Collard, turnip and mustard greens are the traditional “greens” of the South.  Most Southerners have learned to love the powerful scent of collards simmering in a pot on a cold (or warm) winter day. As a child, I remember the hum of greens heavy in the air as I reached the screen door of my house.  I happily obliged to take my homework outside, as I swore the odor of the color green would distract me from my studies.  My mother’s little trick was to keep a mug of vinegar next to the stove as she cooked down the greens. The vinegar was supposed to absorb the horrifying aroma.  I am convinced that greens have aromatic superpowers that cut through walls. As I grew older, I learned that greens are bitter sweet (no pun intended). You must champion through the smell to lavish on the silky texture of greens. These little leaves of leisure have been in a bubbling hot tub with onions, garlic and pork. With the lid closed for privacy, the Dance of the Greens forced everyone to get acquainted.  The end results made me momentarily forget the smell of the color green.

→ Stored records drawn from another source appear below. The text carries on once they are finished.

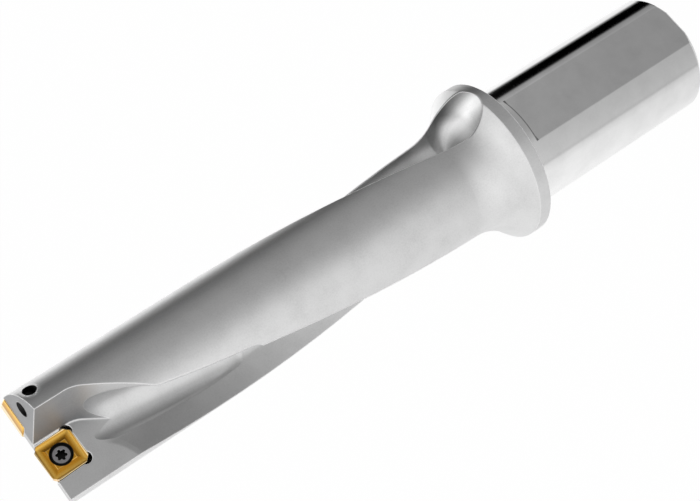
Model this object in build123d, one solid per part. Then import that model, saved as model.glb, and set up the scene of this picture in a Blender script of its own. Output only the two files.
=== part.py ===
"""Indexable drill, 28.5 mm cutting diameter, four diameters deep, on a 32 mm shank.

The origin is the centre of the shank's end face, and +Z runs along the tool to its point.
The first flute's seat face looks along +X, and the second flute's along -X.
A place in a flute is given in the first flute's frame: X square to the seat, -Y outwards.
All lengths are millimetres and all angles degrees.
"""
from build123d import *
from math import atan2, cos, degrees, hypot, radians, sin, tan
import os

overall_length = 193.15     # shank's end to the centre insert's cutting edge

# Shank
shank_diameter = 32.0
shank_length = 58.0
shank_chamfer = 1.0
flat_distance = 14.6        # axis to the clamping flat
flat_collar_gap = 4.5       # round length left between the flat and the collar

# Collar and neck
collar_diameter = 42.0
collar_rim_width = 3.4
collar_back_chamfer = 0.15
neck_cone_angle = 45.0      # from the axis
neck_radius = 14.75
cone_margin = 0.02          # share of the cone kept straight when the radius has little room

# Drilling body
cutting_diameter = 28.5
body_clearance = 0.21       # body stands back from the bored wall
tip_setback = 0.53          # ridge of the tip faces behind the cutting edge
tip_relief_slope = 0.241    # fall of a tip face behind its cutting edge

# Flutes, cut by a ball-ended cutter that leaves along its own axis
centre_flute_radius = 6.19  # of the cutter
centre_flute_depth = 7.5    # cutter centre from the axis, along the wall
peripheral_flute_radius = 6.9
peripheral_flute_depth = 7.8
peripheral_runout_radius = 7.2
flute_wall_lead = 0.45      # twisted wall stands this far ahead of the axis
flute_twist = 0.78          # degrees turned per millimetre of length
flute_square_depth = 23.4   # where the wall is parallel to the seats, behind the cutting edge
flute_end_gap = 6.2         # from the collar's rim to the cutter's centre at the flute's end
flute_reach = 17.0          # width of the slot outside the cutter's centre

# Gullet, a straight round groove that deepens each flute behind the seat
gullet_radius = 6.47
gullet_front = (7.77, -5.04)
gullet_front_depth = 13.15
gullet_back = (3.70, -9.10)
gullet_back_depth = 51.15

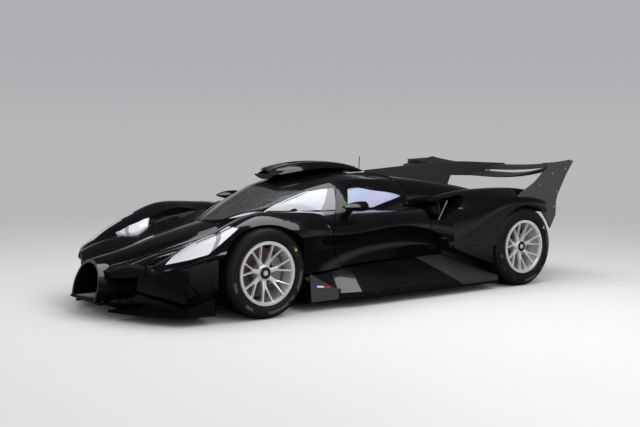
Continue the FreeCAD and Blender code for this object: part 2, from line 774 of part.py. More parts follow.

Recipe: Inspired by Highlands Bar & Grill: Makes 4 servings

1 bunch of greens, triple washed and dried

1 Tbs. olive oil

3 slices of bacon, chopped

2 small onions, sliced

1 garlic clove, minced

¼ tsp. red pepper flakes

Salt and pepper to taste

Prepare a pot of boiling, salted water. Also prepare an ice bath and salt as well. Roll greens up and julienne into ½ inch strips. Boil greens for about 2 minutes; you want them to retain their vibrant green color. Toss the greens into an ice bath and squeeze all of the excess water out.

In a sauté pan, heat oil on medium heat and add bacon until all of the fat is rendered out. Add the onions and cook until translucent. Add garlic and red pepper flakes to the pan. After 2 or 3 minutes add the greens to the pan. Sauté for 5 minutes longer. Take off heat and serve.